• Task details
Transcribe only the lines from the line with "pole_screw_head_height = pole_screw_head_radius" through the line with "before = set(bpy.data.objects)", exactly, counting both of those lines as part of the stretch.

• Records for this task
* Begin *

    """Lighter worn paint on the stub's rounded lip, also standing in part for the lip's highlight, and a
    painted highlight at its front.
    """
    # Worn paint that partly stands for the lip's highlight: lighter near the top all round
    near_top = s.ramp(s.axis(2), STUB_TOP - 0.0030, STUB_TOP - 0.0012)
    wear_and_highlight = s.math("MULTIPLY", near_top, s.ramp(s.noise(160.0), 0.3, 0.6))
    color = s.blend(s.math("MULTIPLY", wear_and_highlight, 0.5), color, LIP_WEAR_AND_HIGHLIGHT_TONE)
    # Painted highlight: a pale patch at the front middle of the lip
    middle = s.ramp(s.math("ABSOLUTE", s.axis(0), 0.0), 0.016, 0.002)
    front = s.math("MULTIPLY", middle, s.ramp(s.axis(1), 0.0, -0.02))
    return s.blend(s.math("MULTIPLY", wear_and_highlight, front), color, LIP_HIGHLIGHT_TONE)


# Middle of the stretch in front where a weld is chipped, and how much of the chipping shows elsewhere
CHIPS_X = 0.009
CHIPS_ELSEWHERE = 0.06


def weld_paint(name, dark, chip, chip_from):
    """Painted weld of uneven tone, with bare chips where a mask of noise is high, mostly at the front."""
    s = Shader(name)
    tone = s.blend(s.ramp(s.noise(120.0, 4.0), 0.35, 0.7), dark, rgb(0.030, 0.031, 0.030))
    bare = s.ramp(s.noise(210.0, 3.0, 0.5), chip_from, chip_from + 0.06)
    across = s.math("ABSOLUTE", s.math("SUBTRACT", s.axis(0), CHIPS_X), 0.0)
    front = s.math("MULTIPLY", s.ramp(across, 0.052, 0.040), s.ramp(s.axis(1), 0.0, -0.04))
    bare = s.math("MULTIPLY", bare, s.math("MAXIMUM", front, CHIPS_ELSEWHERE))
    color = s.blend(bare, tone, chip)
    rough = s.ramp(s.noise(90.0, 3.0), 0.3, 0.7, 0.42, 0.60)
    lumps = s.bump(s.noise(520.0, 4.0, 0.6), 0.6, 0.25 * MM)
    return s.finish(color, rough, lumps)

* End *
* Begin *

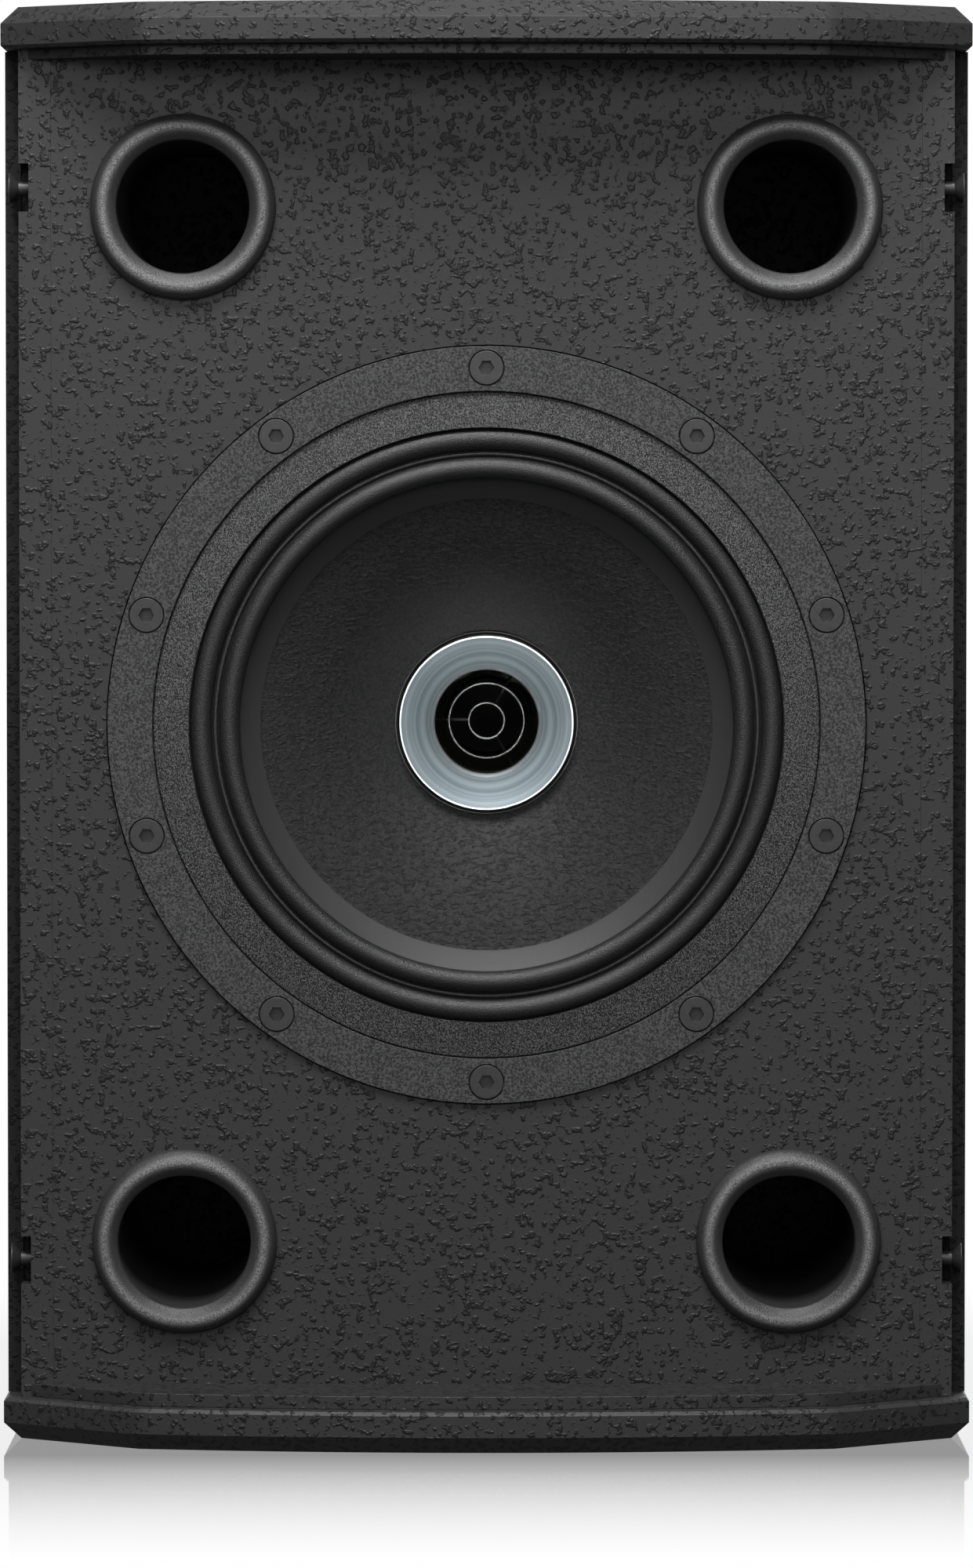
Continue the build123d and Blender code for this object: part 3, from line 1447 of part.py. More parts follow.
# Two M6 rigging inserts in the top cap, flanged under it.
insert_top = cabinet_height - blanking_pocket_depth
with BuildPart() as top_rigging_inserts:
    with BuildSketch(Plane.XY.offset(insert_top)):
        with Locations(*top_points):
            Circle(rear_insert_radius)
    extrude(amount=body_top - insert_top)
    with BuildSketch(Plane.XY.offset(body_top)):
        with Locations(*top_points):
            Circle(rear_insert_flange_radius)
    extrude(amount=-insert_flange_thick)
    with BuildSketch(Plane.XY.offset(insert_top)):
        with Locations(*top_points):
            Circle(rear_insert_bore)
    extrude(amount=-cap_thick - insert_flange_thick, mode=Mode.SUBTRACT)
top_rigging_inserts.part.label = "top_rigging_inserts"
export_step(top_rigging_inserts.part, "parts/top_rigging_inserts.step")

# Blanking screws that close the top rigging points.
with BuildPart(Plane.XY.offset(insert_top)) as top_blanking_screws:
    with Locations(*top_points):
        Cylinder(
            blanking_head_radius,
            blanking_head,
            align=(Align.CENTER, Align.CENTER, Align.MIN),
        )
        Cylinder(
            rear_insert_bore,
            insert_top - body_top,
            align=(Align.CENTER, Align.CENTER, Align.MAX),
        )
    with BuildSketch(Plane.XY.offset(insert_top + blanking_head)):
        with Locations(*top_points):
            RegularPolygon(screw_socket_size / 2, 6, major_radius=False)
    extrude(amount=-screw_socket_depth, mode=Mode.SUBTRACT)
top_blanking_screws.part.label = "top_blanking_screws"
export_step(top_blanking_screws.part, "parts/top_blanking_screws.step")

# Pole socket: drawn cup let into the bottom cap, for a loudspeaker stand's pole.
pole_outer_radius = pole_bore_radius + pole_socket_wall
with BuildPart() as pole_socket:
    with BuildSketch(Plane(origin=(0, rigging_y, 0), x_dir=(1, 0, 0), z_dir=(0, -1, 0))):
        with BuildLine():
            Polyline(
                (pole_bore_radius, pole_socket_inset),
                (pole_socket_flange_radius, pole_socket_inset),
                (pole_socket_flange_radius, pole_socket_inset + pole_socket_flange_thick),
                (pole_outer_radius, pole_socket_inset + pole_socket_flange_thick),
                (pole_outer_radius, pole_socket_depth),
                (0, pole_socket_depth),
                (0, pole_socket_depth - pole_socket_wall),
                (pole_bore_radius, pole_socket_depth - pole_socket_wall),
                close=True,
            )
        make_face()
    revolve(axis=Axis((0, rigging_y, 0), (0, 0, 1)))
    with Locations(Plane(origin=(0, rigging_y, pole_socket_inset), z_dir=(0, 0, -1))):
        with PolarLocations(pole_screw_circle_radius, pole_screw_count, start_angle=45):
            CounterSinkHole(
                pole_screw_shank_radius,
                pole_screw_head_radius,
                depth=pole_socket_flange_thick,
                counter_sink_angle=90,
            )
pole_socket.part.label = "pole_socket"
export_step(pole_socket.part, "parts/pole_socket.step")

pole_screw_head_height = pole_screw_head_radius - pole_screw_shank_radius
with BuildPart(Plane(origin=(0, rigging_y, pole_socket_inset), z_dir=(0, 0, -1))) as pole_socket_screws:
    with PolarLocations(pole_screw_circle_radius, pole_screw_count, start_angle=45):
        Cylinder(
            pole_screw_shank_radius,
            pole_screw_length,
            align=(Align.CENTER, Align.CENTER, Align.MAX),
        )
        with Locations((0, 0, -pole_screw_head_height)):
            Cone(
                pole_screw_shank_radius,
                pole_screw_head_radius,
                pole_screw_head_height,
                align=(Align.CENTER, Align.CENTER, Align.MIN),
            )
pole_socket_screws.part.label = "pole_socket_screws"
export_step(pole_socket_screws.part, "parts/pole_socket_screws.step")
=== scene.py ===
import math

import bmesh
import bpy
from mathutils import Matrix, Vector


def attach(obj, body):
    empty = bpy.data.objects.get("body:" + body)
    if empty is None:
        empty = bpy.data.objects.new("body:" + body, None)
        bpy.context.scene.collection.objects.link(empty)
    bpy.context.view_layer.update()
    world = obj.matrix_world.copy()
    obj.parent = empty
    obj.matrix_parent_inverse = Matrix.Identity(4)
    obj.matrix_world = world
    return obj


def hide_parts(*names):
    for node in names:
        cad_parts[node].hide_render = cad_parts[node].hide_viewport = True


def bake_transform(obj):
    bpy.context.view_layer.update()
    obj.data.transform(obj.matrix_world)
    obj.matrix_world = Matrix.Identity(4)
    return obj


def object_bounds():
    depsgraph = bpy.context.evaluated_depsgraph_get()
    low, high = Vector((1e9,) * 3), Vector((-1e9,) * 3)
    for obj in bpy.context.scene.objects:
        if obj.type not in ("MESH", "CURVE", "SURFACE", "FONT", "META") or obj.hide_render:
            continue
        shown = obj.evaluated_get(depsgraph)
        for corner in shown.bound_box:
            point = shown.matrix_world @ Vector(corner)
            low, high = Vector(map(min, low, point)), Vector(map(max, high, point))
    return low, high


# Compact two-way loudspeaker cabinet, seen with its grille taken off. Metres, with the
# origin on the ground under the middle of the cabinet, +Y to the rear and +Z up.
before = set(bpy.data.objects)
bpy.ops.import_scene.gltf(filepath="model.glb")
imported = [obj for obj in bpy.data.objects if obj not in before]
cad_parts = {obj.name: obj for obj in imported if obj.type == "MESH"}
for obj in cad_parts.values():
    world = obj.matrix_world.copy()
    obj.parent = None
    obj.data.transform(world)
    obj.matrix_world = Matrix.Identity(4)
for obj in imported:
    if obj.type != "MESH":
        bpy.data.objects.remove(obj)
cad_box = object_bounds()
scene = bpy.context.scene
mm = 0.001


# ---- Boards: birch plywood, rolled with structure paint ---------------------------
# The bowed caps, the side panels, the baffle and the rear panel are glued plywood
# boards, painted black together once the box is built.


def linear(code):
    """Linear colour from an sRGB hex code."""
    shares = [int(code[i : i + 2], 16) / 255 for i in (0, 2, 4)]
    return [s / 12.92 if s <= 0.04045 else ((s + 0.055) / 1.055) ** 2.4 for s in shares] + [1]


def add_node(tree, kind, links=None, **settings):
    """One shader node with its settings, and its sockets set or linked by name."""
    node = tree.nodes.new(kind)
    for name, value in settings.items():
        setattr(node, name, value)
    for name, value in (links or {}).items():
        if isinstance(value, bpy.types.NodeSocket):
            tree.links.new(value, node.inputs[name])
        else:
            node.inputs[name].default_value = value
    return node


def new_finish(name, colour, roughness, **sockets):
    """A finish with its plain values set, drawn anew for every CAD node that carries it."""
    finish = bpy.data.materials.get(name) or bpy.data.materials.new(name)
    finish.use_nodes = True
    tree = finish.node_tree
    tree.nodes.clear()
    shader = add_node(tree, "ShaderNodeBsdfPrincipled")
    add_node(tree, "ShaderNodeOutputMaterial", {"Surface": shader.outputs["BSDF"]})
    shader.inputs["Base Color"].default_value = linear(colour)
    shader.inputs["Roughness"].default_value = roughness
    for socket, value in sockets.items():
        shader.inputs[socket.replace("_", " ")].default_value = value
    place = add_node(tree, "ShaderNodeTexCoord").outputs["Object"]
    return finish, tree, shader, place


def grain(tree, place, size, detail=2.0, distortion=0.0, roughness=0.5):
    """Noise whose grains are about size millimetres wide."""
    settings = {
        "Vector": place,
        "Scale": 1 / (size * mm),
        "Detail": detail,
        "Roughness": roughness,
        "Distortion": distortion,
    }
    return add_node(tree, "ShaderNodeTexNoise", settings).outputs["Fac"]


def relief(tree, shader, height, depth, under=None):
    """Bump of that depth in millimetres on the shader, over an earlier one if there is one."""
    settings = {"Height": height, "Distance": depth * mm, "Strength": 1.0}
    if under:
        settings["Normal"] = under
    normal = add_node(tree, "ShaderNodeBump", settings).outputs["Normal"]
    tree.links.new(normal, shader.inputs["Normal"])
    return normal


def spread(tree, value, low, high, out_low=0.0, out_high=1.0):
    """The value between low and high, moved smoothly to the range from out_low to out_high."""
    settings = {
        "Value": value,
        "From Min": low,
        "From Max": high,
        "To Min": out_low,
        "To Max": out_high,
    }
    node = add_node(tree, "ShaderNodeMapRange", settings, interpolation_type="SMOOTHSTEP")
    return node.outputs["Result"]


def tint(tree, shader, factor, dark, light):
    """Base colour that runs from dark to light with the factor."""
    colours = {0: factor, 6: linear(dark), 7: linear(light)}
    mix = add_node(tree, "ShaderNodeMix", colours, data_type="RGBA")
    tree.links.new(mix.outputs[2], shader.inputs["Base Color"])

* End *
* Begin *

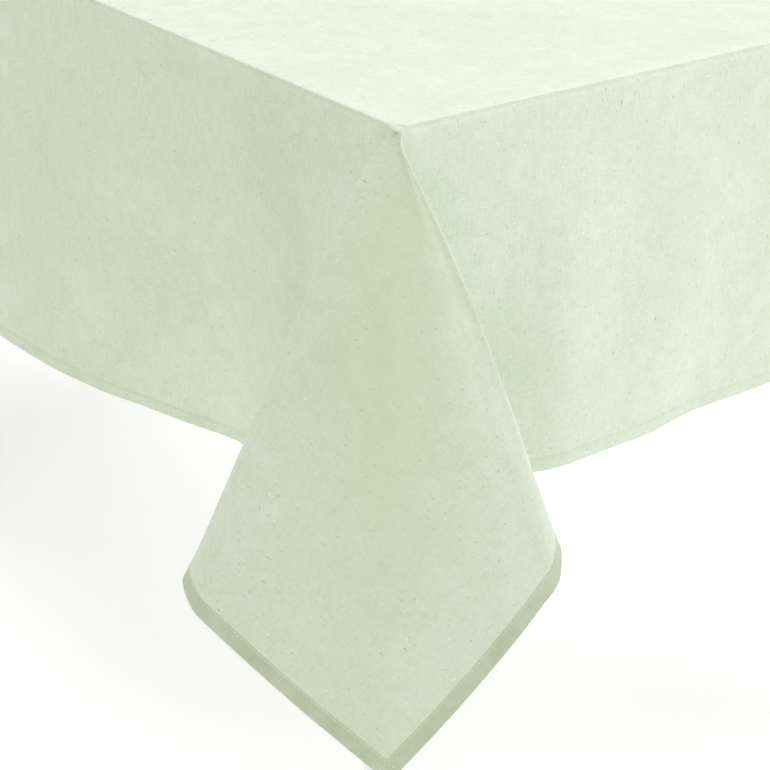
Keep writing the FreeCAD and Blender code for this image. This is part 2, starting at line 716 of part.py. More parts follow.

* End *

• Output of the exercise
pole_screw_head_height = pole_screw_head_radius - pole_screw_shank_radius
with BuildPart(Plane(origin=(0, rigging_y, pole_socket_inset), z_dir=(0, 0, -1))) as pole_socket_screws:
    with PolarLocations(pole_screw_circle_radius, pole_screw_count, start_angle=45):
        Cylinder(
            pole_screw_shank_radius,
            pole_screw_length,
            align=(Align.CENTER, Align.CENTER, Align.MAX),
        )
        with Locations((0, 0, -pole_screw_head_height)):
            Cone(
                pole_screw_shank_radius,
                pole_screw_head_radius,
                pole_screw_head_height,
                align=(Align.CENTER, Align.CENTER, Align.MIN),
            )
pole_socket_screws.part.label = "pole_socket_screws"
export_step(pole_socket_screws.part, "parts/pole_socket_screws.step")
=== scene.py ===
import math

import bmesh
import bpy
from mathutils import Matrix, Vector


def attach(obj, body):
    empty = bpy.data.objects.get("body:" + body)
    if empty is None:
        empty = bpy.data.objects.new("body:" + body, None)
        bpy.context.scene.collection.objects.link(empty)
    bpy.context.view_layer.update()
    world = obj.matrix_world.copy()
    obj.parent = empty
    obj.matrix_parent_inverse = Matrix.Identity(4)
    obj.matrix_world = world
    return obj


def hide_parts(*names):
    for node in names:
        cad_parts[node].hide_render = cad_parts[node].hide_viewport = True


def bake_transform(obj):
    bpy.context.view_layer.update()
    obj.data.transform(obj.matrix_world)
    obj.matrix_world = Matrix.Identity(4)
    return obj


def object_bounds():
    depsgraph = bpy.context.evaluated_depsgraph_get()
    low, high = Vector((1e9,) * 3), Vector((-1e9,) * 3)
    for obj in bpy.context.scene.objects:
        if obj.type not in ("MESH", "CURVE", "SURFACE", "FONT", "META") or obj.hide_render:
            continue
        shown = obj.evaluated_get(depsgraph)
        for corner in shown.bound_box:
            point = shown.matrix_world @ Vector(corner)
            low, high = Vector(map(min, low, point)), Vector(map(max, high, point))
    return low, high


# Compact two-way loudspeaker cabinet, seen with its grille taken off. Metres, with the
# origin on the ground under the middle of the cabinet, +Y to the rear and +Z up.
before = set(bpy.data.objects)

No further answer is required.